For ips patches I've tried adding the CRC32 checksum of the dependency ROM for each successive patch, but it didn't make a difference. It only lead to the later patches failing to be applied because igir seems to be unaware of the matching checksum of a new ROM it generated after applying a patch.

Example

> ls $INPUT
Kaeru no Tame ni Kane wa Naru (Japan).gb

> ls $PATCHES
"Frog_v1.0.ips"
"The Frog for Whom the Bell Tolls.ips"

> crc32 $INPUT/"Kaeru no Tame ni Kane wa Naru (Japan).gb"
c18cd57a
> mv $PATCHES/"Frog_v1.0.ips" $PATCHES/"Frog_v1.0 c18cd57a.ips"

> crc32 Frog_v1.0.gb (obtained after manually patching)
630193e8
> mv $PATCHES/"The Frog for Whom the Bell Tolls.ips" $PATCHES/"The Frog for Whom the Bell Tolls 630193e8.ips"

> ls $PATCHES
"Frog_v1.0 c18cd57a.ips"
"The Frog for Whom the Bell Tolls 630193e8.ips"

> npx igir@latest copy --input $INPUT --output $OUTPUT --patch $PATCHES

...

> ls $OUTPUT/Kaeru no Tame ni Kane wa Naru (Japan)/
"Frog_v1.0.gb"
"Kaeru no Tame ni Kane wa Naru (Japan).gb"
(no "The Frog for Whom the Bell Tolls.gb")
emmercm commented 1 year ago

See the discussion here: https://github.com/emmercm/igir/discussions/317#discussioncomment-5295866.

I think it's going to be difficult to develop a solution that solves people's problems in an easy-to-understand way. I'm already convinced that a lot of people will get confused by the CRC32s in filenames for IPS and other patch types.

Do you have an existing process that works well for multiple patches?

chainsawsalad commented 1 year ago

Oh thanks for the link to that discussion--missed it.

I agree this is a problem that verges on the "advanced" use case. Having to edit the filename is both hard to grok (probably) for the average user (how do I find or generate the CRC32?; I missed in the docs that I had to manually edit a filename) and may make things more difficult to manage if a new or updated patch is released (you can't just unzip the new patch into a folder and be done with it).

Have you considered enforcing a more opinionated patching paradigm?

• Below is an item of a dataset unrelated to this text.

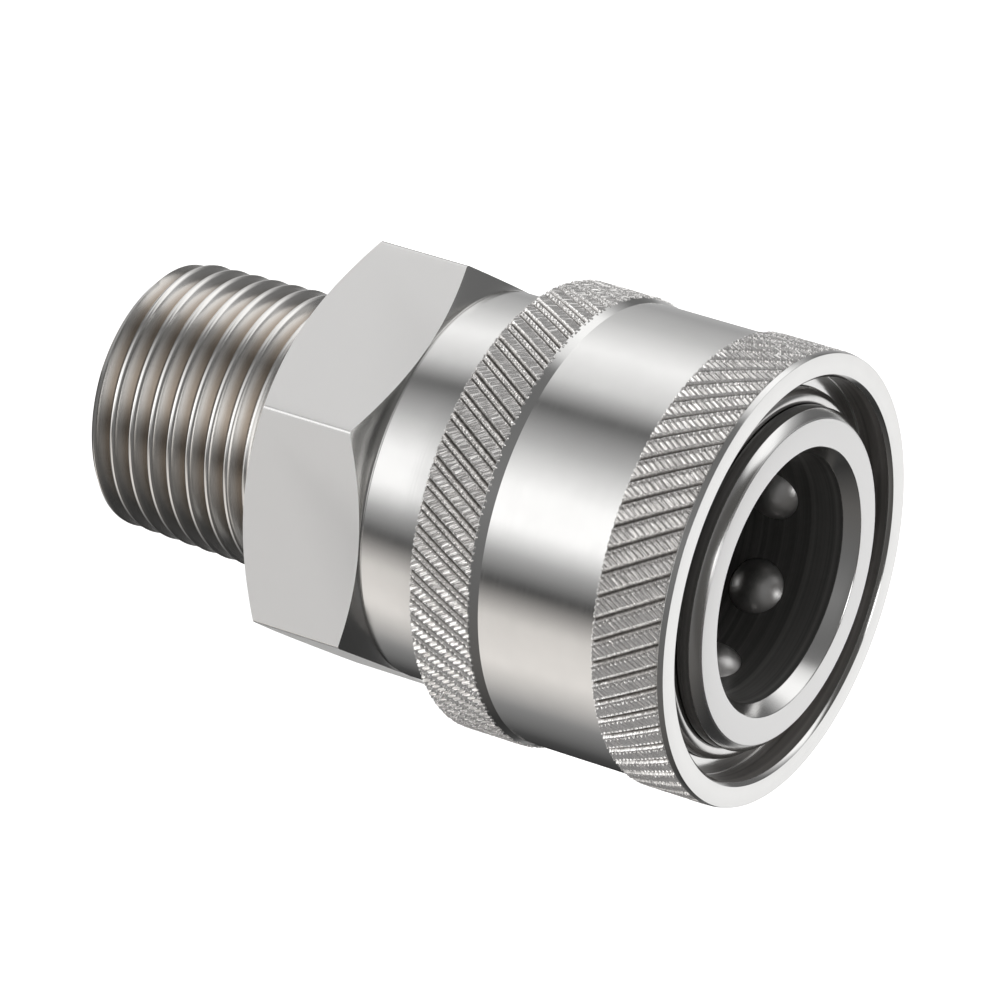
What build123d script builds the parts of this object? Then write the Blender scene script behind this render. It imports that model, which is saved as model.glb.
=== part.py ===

For example, your --patch directories must contain folders within whose names either match ROM names exactly or are ROM CRC32s, with all patches within to be applied to their corresponding ROM. (This wouldn't solve the order problem, but maybe is a good generalized use case). I could see people maybe not liking this, but the structure possibly makes things clearer, and it at least solves the issue of "easier" patch management (not having to rename any patch files).

What I personally use is a sloppy, homespun version of what could be productized as a manifest. I use a bash script to parse a flat text file, but a solution could be to evolve that further, or use JSON.

[
  {
    name: "Kaeru no Tame ni Kane wa Naru (Japan)",
    crc32: "c18cd57a",
    patches: [
      "Frog_v1.0.ips",
      "The Frog for Whom the Bell Tolls.ips"
    ],
    output: "Kaeru no Tame ni Kane wa Naru (Japan) (patched)"
  },
...
]

Not necessarily advocating for either approach, but if BOTH approaches were implemented, behavior could default to "every patch in the corresponding folder is applied to a ROM in an undefined order" and if a manifest.json file is present in the folder, it uses that defined patch order.

But my solution that works for me (especially because I'm not drowning in patches or anything) is to just dump all the patches in one folder with one "manifest" file that helps me and my script to stay organized.